Meg was played by the late Noele Gordon. She was regarded as the closest thing Birmingham’s Associated Television company (which broadcast ‘Crossroads’) had to celebrity royalty. It was therefore a seismic decision to axe her from the show. Gordon had been with the production since its inception in 1964. Quite simply, she was to ‘Crossroads’ what Elsie Tanner and Ena Sharples were to ‘Coronation Street’.

Thus, when a biopic of Gordon’s last weeks on the show was broadcast just a couples of weeks ago, I decided to tune in to see if Helena Bonham-Carter could do justice to the part. Called ‘Nolly’, the three-part biographical miniseries focused on the contractual betrayal by ATV and Gordon’s subsequent departure (https://www.thesun.co.uk/tv/25171331/nolly-cast-plot-filming-locations-explained-itv/). But no sooner had the opening credits rolled when I was left scratching my head at the appearance of a black character called Poppy Ngomo. I couldn’t for the life of me remember any black characters in ‘Crossroads’. Sandy Richardson? Stan Harvey? Benny Hawkins? Adam Chance? David Hunter? Doris Luke? Miss Diane? Arthur Brownlow? Yep, I can recall every one of those characters vividly- and they were all white. But Poppy Ngomo? Nope, that one escapes me!

It transpires that the writer of ‘Nolly’, Russell T Davies, specifically included the character of Poppy to make the series more ‘progressive, diverse and inclusive’. Forget trivial things like historical accuracy. Nowadays the entertainment industry is infinitely more preoccupied with box-ticking than it is with keeping viewers’ eyes glued to their television sets. If it isn’t stretching the bounds of credibility in terms of ethnic political correctness, it is doing so in respect of same-sex relationships or the inclusion of those with disabilities purely because they have a disability. It’s not that I have anything against any actor or actress of any background being included in British entertainment. For example, some of you may recall an early episode of ‘A Touch of Frost’ called ‘An Appropriate Adult’. First aired in 1995, it dealt with a young Down’s Syndrome lad called Billy Conrad, who’d been falsely accused of a child’s murder in fictional Denton. Conrad was played superbly by the actor Timmy Lang (https://disabledtvcharactersblog.wordpress.com/tag/timmy-lang/). In a similar vein, it would have been ridiculous for ‘Only Fools and Horses’ to have had no black characters amongst its stars. How accurate would any portrayal of South London in the 1980s have been with an all-white cast? ‘Totally inaccurate and second-rate’ is my honest answer. All I ask for is the inclusion of minority particularities to be based solely on either reality or as a beneficial ingredient to the overall storyline!

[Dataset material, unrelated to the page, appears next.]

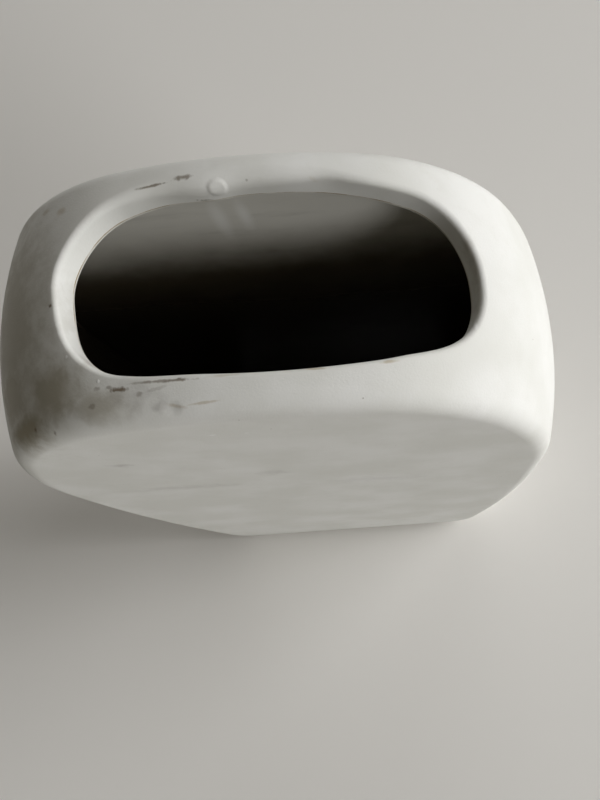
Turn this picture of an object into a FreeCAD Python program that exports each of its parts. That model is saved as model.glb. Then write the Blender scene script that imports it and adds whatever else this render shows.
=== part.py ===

Let’s turn the ‘Nolly’ situation on its head. Let’s say the Dreamworks company in the United States decided to commission a miniseries called ‘Berry’, based on the life of Berry Gordy Jr – the founder of Tamla Motown records. Set in 1988, just before Gordy sold his stake in the company to the Music Corporation of America, the series opens with the arrival of Cyndi Lauper who Motown have signed up to be their first white female artist on the label. Could you imagine the scorn that would have been forthcoming in the reviews, not to mention the anger of those (myself included) for whom Motown is THE most outstanding example of the contribution of black artists to US popular culture? In a comparable analogy, if it wouldn’t be acceptable in acting circles for Russ Abbot to play Nelson Mandela, why is it acceptable (nay, cheered in some quarters) for Jodie Turner-Smith to portray Anne Boleyn (https://www.smithsonianmag.com/smart-news/who-was-first-woman-color-bring-anne-boleyns-story-screen-180977882/)!? And why does a cerebral publication like the Smithsonian Magazine lazily cite racism for the backlash? Could it simply be the annoyance felt by audiences of all backgrounds with the constant drip-feeding of identitarian proprieties masquerading as entertainment?

If it isn’t general TV programming, it’s the advertising industry. When was the last time you saw a product or service being promoted on your screens that didn’t involve a family with one black parent and one white one? Again, I have nothing against inter-racial marriages, but let’s be candid in saying these still form a very small proportion of family structures in today’s Britain. However, if you believed the images in each commercial break, you’d think they were the preponderant matrimonial demographic! When did we segue into this parallel universe of absurdity? When did the television and film industries start caring more about the sensitivities of eccentric or permanently-aggrieved critics than the general public who want nothing more than entertainment for entertainment’s sake, as opposed to a diet of covert Left-wing didacticism?

Cast you minds back to the great films and television programmes of the past. The one common thread they all had was the ability to tell a basic story without the need to get involved in the promotion of sociological tropes. Many modern productions no longer have that simple quality, and are all the poorer for it. Returning finally to ‘Crossroads’, it would be perfectly reasonable to argue that a motel in 1970s Birmingham should have included more actors from an ethnic minority background. But it didn’t, and ‘Nolly’ was supposed to be a biopic of the final weeks of Noele Gordon in that particular show, not a critique of the ethnic uniformity of those actors on the ATV payroll back in the day. I hope future writers and producers of drama and comedy will be capable of reverting back to the skills of more straightforward tales for the generations yet to come.